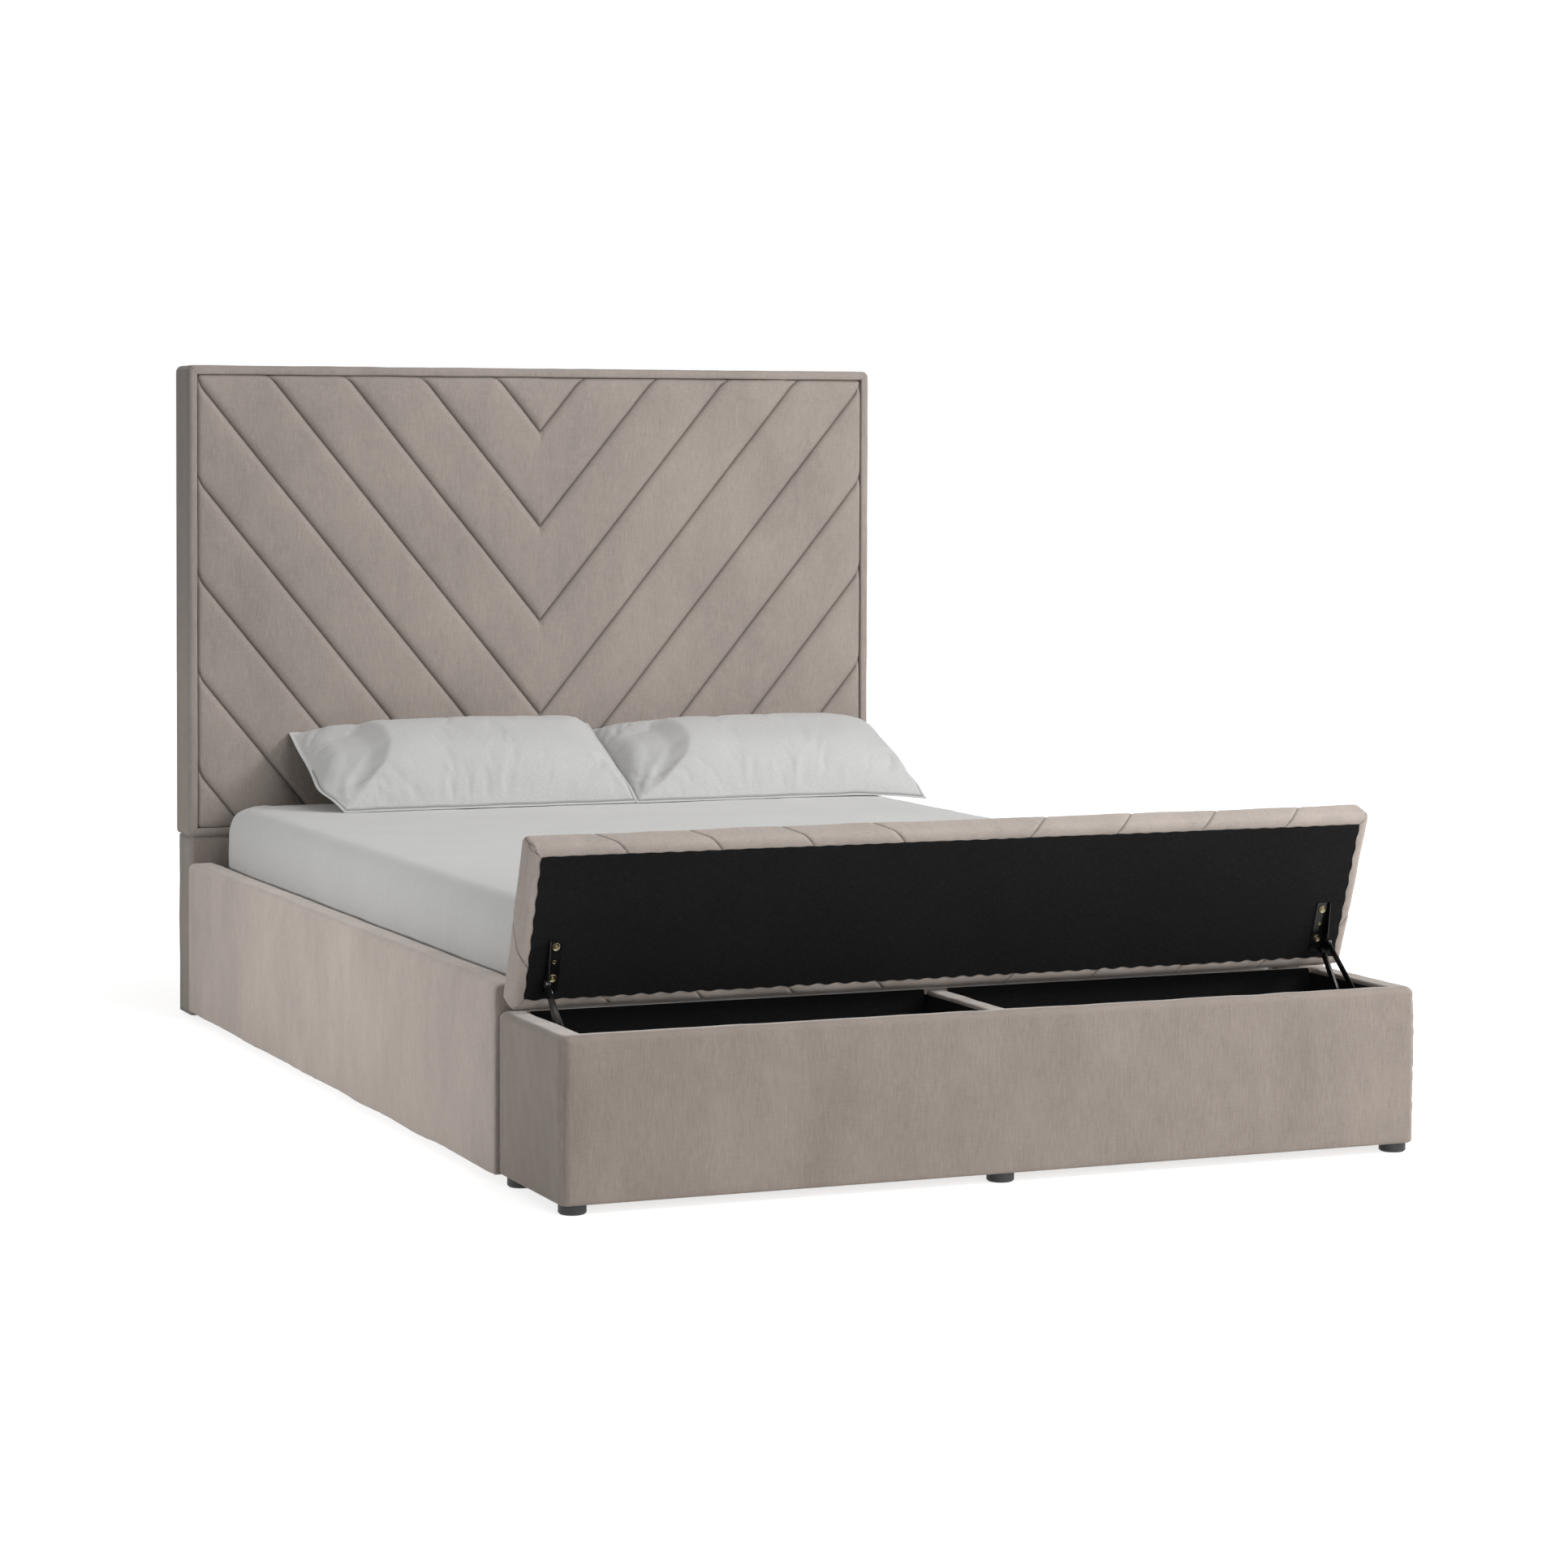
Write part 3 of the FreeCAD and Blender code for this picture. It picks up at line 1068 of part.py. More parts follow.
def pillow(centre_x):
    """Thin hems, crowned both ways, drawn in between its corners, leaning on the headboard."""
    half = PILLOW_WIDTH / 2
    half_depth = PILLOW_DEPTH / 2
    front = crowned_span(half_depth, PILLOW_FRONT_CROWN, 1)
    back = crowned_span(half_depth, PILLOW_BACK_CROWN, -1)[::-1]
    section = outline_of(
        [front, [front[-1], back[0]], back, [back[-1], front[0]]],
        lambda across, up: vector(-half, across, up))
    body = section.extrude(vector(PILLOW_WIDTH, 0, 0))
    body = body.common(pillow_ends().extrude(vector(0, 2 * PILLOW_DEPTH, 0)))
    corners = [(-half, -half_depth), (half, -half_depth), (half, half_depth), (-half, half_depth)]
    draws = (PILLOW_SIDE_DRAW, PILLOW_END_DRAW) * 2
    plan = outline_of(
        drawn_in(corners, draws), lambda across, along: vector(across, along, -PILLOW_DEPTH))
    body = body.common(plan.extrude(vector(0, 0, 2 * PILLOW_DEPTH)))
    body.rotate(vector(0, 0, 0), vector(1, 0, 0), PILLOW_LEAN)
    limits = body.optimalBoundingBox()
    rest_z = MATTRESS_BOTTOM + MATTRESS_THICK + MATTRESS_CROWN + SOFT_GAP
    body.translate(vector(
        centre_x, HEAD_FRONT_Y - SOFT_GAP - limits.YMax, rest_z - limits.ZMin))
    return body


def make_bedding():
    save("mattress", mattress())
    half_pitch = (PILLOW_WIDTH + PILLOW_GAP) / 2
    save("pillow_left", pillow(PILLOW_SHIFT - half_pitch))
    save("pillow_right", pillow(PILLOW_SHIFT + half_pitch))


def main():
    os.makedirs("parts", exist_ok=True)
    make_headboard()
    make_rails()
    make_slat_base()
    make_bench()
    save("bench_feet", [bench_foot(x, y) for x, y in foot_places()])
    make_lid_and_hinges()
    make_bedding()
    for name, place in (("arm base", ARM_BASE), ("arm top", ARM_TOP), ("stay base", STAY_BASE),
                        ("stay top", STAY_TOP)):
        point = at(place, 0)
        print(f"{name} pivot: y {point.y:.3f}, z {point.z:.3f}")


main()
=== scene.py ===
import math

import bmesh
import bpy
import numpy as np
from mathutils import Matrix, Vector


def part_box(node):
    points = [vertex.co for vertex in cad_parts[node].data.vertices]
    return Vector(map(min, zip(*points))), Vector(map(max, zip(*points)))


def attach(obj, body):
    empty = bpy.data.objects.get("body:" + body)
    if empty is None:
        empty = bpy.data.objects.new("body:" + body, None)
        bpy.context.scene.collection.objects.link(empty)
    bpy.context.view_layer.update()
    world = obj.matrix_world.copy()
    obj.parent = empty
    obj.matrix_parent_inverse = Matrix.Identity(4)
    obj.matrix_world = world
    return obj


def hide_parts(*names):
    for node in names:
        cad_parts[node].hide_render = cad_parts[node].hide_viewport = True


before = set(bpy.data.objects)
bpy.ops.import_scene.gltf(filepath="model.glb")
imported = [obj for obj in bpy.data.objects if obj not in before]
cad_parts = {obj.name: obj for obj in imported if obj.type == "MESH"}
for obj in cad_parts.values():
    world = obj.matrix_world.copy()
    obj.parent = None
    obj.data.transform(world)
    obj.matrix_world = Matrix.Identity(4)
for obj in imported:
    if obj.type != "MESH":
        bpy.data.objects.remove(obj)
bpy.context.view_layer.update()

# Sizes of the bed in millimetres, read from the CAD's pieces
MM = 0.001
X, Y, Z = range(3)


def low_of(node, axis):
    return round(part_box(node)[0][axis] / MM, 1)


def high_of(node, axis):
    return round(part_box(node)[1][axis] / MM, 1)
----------
YOUR OBJECTIVE:
The line containing "pillow(PILLOW_SHIFT - half_pitch))" opens the part, and the line containing "obj.matrix_world = world" closes it. Output that part exactly, with both, and only that.

WORKED ANSWER:
    save("pillow_left", pillow(PILLOW_SHIFT - half_pitch))
    save("pillow_right", pillow(PILLOW_SHIFT + half_pitch))


def main():
    os.makedirs("parts", exist_ok=True)
    make_headboard()
    make_rails()
    make_slat_base()
    make_bench()
    save("bench_feet", [bench_foot(x, y) for x, y in foot_places()])
    make_lid_and_hinges()
    make_bedding()
    for name, place in (("arm base", ARM_BASE), ("arm top", ARM_TOP), ("stay base", STAY_BASE),
                        ("stay top", STAY_TOP)):
        point = at(place, 0)
        print(f"{name} pivot: y {point.y:.3f}, z {point.z:.3f}")


main()
=== scene.py ===
import math

import bmesh
import bpy
import numpy as np
from mathutils import Matrix, Vector


def part_box(node):
    points = [vertex.co for vertex in cad_parts[node].data.vertices]
    return Vector(map(min, zip(*points))), Vector(map(max, zip(*points)))


def attach(obj, body):
    empty = bpy.data.objects.get("body:" + body)
    if empty is None:
        empty = bpy.data.objects.new("body:" + body, None)
        bpy.context.scene.collection.objects.link(empty)
    bpy.context.view_layer.update()
    world = obj.matrix_world.copy()
    obj.parent = empty
    obj.matrix_parent_inverse = Matrix.Identity(4)
    obj.matrix_world = world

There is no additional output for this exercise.